Please try to format your code in the future:

I’ve edited your code for readability. When you enter a code block into a forum post, please precede it with a separate line of three backticks and follow it with a separate line of three backticks to make it easier to read.

You can also use the “preformatted text” tool in the editor (</>) to add backticks around text.

See this post to find the backtick on your keyboard.
Note: Backticks (`) are not single quotes (').

This code is totally different. It’s clear now why you are getting this error:

NameError: name ‘df_box’ is not defined

It’s because you do not have a df_box anymore.

The code you posted earlier passed the tests.

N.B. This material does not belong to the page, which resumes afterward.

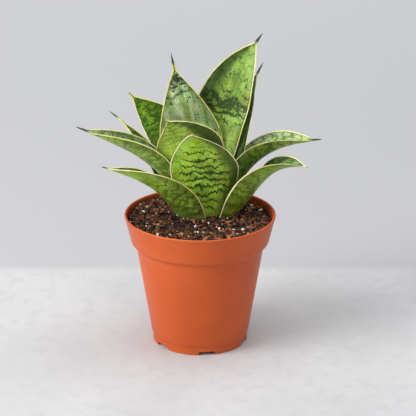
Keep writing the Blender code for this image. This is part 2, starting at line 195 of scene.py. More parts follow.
# How each face is marked: colours, then how strong each marking is. Spacing, cluster and reach are
# centimetres along the leaf: how far apart the bands are, where the bold ones gather, and how far
# they go on from there. Narrow keeps them to the leaf's middle, and Lines brings thin ones in
# elsewhere. A stripe runs along one margin or the other by its sign, and so does the painted shade
# that darkens the side of a leaf which the light misses.
MARKING_DEFAULTS = {
    "Base": MID_GREEN, "Dark": DEEP_GREEN, "Light": LIGHT_GREEN, "Bands": 0.8, "Lines": 0.4,
    "Spacing": 0.75, "Cluster": 5.0, "Reach": 4.0, "Narrow": 0.6, "Blotches": 0.4, "Silver": 0.5,
    "Specks": 0.2, "Edge Shade": 0.4, "Stripe": 0.0, "Painted Shade Side": 0.0, "Pale Foot": 0.0,
}

# The looks of each leaf. rim_width and spike_from are in millimetres: how wide the pale rim is, and
# how far from the tip the dark spear begins.
LOOK_DEFAULTS = {"spike": DARK_SPIKE, "spike_from": 8.0}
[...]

I changed it to see if I get a different result. I changed it back to the original.

Can you please post a link to the project so we can see the instructions?

It doesn’t make sense, since the first code you posted creates df_box and passes the tests as well.

I’m trying to format the code now.

File “/workspace/.pyenv_mirror/user/current/lib/python3.8/site-packages/seaborn/categorical.py”, line 203, in establish_variables
group_names = categorical_order(groups, order)
File “/workspace/.pyenv_mirror/user/current/lib/python3.8/site-packages/seaborn/utils.py”, line 533, in categorical_order
np.asarray(values).astype(np.float)
File “/workspace/.pyenv_mirror/user/current/lib/python3.8/site-packages/numpy/init.py”, line 305, in getattr
raise AttributeError(former_attrs[attr])
AttributeError: module ‘numpy’ has no attribute ‘float’.
np.float was a deprecated alias for the builtin float. To avoid this error in existing code, use float by itself. Doing this will not modify any behavior and is safe. If you specifically wanted the numpy scalar type, use np.float64 here.
The aliases was originally deprecated in NumPy 1.20; for more details and guidance see the original release note at:
NumPy 1.20.0 Release Notes — NumPy v2.2.dev0 Manual


Ran 11 tests in 1.618s

FAILED (errors=4)

time_series_visualizer.py - boilerplate-page-view-time-series-visualizer - Gitpod Code

Sorry because this has me stressed out. I’m moving to fast, I’ve must have changed the code god knows how many times.

This error is when I add the df_box code.